*Extracted records:*
______
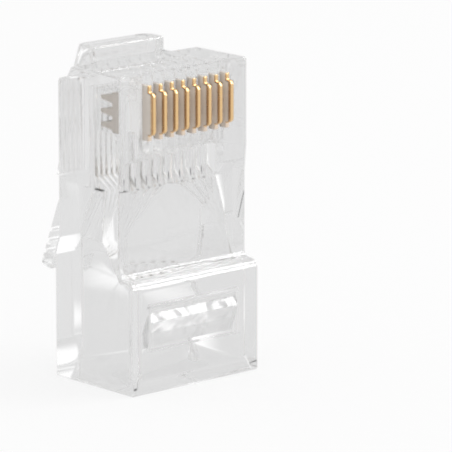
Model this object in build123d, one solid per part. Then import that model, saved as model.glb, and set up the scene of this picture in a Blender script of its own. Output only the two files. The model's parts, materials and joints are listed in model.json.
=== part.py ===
from build123d import *
import os
from math import atan2, cos, degrees, radians, sin

# Clear eight-way modular plug for network cable, as moulded and not yet crimped.
# It stands on its cable end. Z runs from the cable entry at 0 up to the nose, X is
# the width, the contacts face -Y and the latch is on the +Y side. All sizes in mm.
# The origin is the centre of the cable end.

# Outer form of the housing
body_width = 11.68
body_length = 22.2
rear_depth = 8.2
shoulder_height = 8.0
front_step = 1.35
back_step = 0.43
back_step_height = 10.0
back_step_drop = 1.3
deck_rise = 0.17
deck_reach = 6.2
deck_slope = 1.8
edge_round = 0.15
shoulder_round = 0.75
shoulder_fillet = 0.45
back_step_round = 0.2

# Notches in the back of the nose, one on each side of the latch root
notch_drop = 0.7
notch_back_drop = 0.98
notch_depth = 0.97
notch_top_depth = 1.38
notch_round = 0.2
notch_back_round = 0.3

# Latch root that stands over the nose
root_width = 6.7
root_front_inset = 0.77
root_overhang = 1.93
root_top_overhang = 1.08
root_rise = 1.0
root_round = 0.75
root_top_round = 0.2
root_front_round = 0.25

# Latch, whose arm grows out of the root and bends a little way down from it
arm_setback = 1.3
arm_offset = 1.03
arm_thickness = 1.0
flex_reach = 4.0
hinge_clearance = 0.05
latch_lean = 14.5
rise_lean = 33.0
rise_length = 3.1
lever_lean = 22.0
bend_round = 2.0
lock_reach = 8.7
root_arm_width = 5.5
lock_width = 6.2
lock_flank = 2.6
lever_width = 3.25
lever_end_height = 6.0
lever_round = 0.7
lever_tip_round = 0.4
lock_corner_round = 0.15
lock_inner_round = 0.3
grip_count = 3
grip_pitch = 0.9
grip_groove_radius = 0.18

# Contacts
contact_count = 8
contact_pitch = 1.016
blade_thickness = 0.35
blade_clearance = 0.03
blade_stand = 0.97
blade_shelf_stand = 0.5
head_setback = 0.8
head_length = 3.85
ridge_inset = 0.45
ridge_length = 3.0
ridge_round = 0.35
stem_inset = 0.6
stem_length = 2.85
blade_reach = 3.17
tine_count = 3
tine_depth = 1.2
tine_root = 0.6
tine_tip = 0.25
crimp_travel = 1.2
comb_slot_width = 0.56
comb_slot_depth = 0.95
comb_slot_overrun = 1.0

# Wire channels and the flat pocket that lines the wires up
channel_diameter = 0.9
channel_depth = 3.97
channel_end_wall = 1.3
channel_lead_length = 1.1
channel_lead_width = 0.74
pocket_width = 9.8
pocket_depth = 2.35
pocket_height = 10.3
pocket_end_height = 13.85
pocket_back_wall = 1.82

# Cable cavity, whose back is one plane with the pocket's
cavity_width = 10.0
cavity_roof_height = 7.9
cavity_front_wall = 0.6
funnel_reach = 1.7
cavity_round = 0.3
entry_flare = 0.35
entry_flare_height = 1.1
back_flare = 1.1
back_flare_height = 2.0

# Window and strain relief bar in the front of the cable end
window_width = 8.3
window_low = 2.95
window_high = 6.1
bar_side_clearance = 0.1
bar_end_clearance = 0.12
bar_hinge_sink = 0.55
bar_knuckle_radius = 0.22
bar_knuckle_clearance = 0.05
bar_web = 0.3
bar_web_drop = 0.45
bar_ridge_sink = 0.12
bar_ridge_height = 4.95
bar_foot_sink = 0.8
bar_foot_depth = 0.4
bite_sink = 1.3
bite_height = 4.1

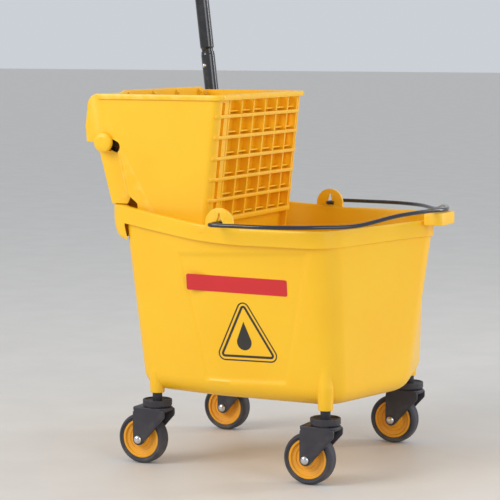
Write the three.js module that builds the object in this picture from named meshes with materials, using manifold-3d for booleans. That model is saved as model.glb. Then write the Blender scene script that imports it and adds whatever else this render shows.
______
*TASK BRIEF:* Write out every entry again exactly, please, with nothing missing.

*REPLY TO THE TASK:*
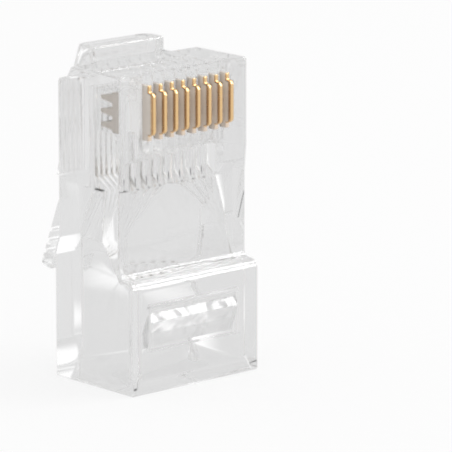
Model this object in build123d, one solid per part. Then import that model, saved as model.glb, and set up the scene of this picture in a Blender script of its own. Output only the two files. The model's parts, materials and joints are listed in model.json.
=== part.py ===
from build123d import *
import os
from math import atan2, cos, degrees, radians, sin

# Clear eight-way modular plug for network cable, as moulded and not yet crimped.
# It stands on its cable end. Z runs from the cable entry at 0 up to the nose, X is
# the width, the contacts face -Y and the latch is on the +Y side. All sizes in mm.
# The origin is the centre of the cable end.

# Outer form of the housing
body_width = 11.68
body_length = 22.2
rear_depth = 8.2
shoulder_height = 8.0
front_step = 1.35
back_step = 0.43
back_step_height = 10.0
back_step_drop = 1.3
deck_rise = 0.17
deck_reach = 6.2
deck_slope = 1.8
edge_round = 0.15
shoulder_round = 0.75
shoulder_fillet = 0.45
back_step_round = 0.2

# Notches in the back of the nose, one on each side of the latch root
notch_drop = 0.7
notch_back_drop = 0.98
notch_depth = 0.97
notch_top_depth = 1.38
notch_round = 0.2
notch_back_round = 0.3

# Latch root that stands over the nose
root_width = 6.7
root_front_inset = 0.77
root_overhang = 1.93
root_top_overhang = 1.08
root_rise = 1.0
root_round = 0.75
root_top_round = 0.2
root_front_round = 0.25

# Latch, whose arm grows out of the root and bends a little way down from it
arm_setback = 1.3
arm_offset = 1.03
arm_thickness = 1.0
flex_reach = 4.0
hinge_clearance = 0.05
latch_lean = 14.5
rise_lean = 33.0
rise_length = 3.1
lever_lean = 22.0
bend_round = 2.0
lock_reach = 8.7
root_arm_width = 5.5
lock_width = 6.2
lock_flank = 2.6
lever_width = 3.25
lever_end_height = 6.0
lever_round = 0.7
lever_tip_round = 0.4
lock_corner_round = 0.15
lock_inner_round = 0.3
grip_count = 3
grip_pitch = 0.9
grip_groove_radius = 0.18

# Contacts
contact_count = 8
contact_pitch = 1.016
blade_thickness = 0.35
blade_clearance = 0.03
blade_stand = 0.97
blade_shelf_stand = 0.5
head_setback = 0.8
head_length = 3.85
ridge_inset = 0.45
ridge_length = 3.0
ridge_round = 0.35
stem_inset = 0.6
stem_length = 2.85
blade_reach = 3.17
tine_count = 3
tine_depth = 1.2
tine_root = 0.6
tine_tip = 0.25
crimp_travel = 1.2
comb_slot_width = 0.56
comb_slot_depth = 0.95
comb_slot_overrun = 1.0

# Wire channels and the flat pocket that lines the wires up
channel_diameter = 0.9
channel_depth = 3.97
channel_end_wall = 1.3
channel_lead_length = 1.1
channel_lead_width = 0.74
pocket_width = 9.8
pocket_depth = 2.35
pocket_height = 10.3
pocket_end_height = 13.85
pocket_back_wall = 1.82

# Cable cavity, whose back is one plane with the pocket's
cavity_width = 10.0
cavity_roof_height = 7.9
cavity_front_wall = 0.6
funnel_reach = 1.7
cavity_round = 0.3
entry_flare = 0.35
entry_flare_height = 1.1
back_flare = 1.1
back_flare_height = 2.0

# Window and strain relief bar in the front of the cable end
window_width = 8.3
window_low = 2.95
window_high = 6.1
bar_side_clearance = 0.1
bar_end_clearance = 0.12
bar_hinge_sink = 0.55
bar_knuckle_radius = 0.22
bar_knuckle_clearance = 0.05
bar_web = 0.3
bar_web_drop = 0.45
bar_ridge_sink = 0.12
bar_ridge_height = 4.95
bar_foot_sink = 0.8
bar_foot_depth = 0.4
bite_sink = 1.3
bite_height = 4.1

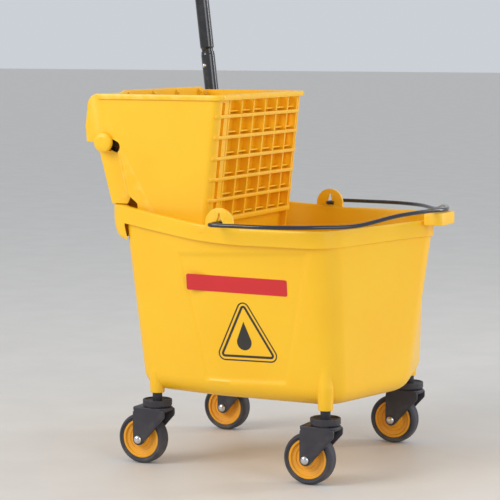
Write the three.js module that builds the object in this picture from named meshes with materials, using manifold-3d for booleans. That model is saved as model.glb. Then write the Blender scene script that imports it and adds whatever else this render shows.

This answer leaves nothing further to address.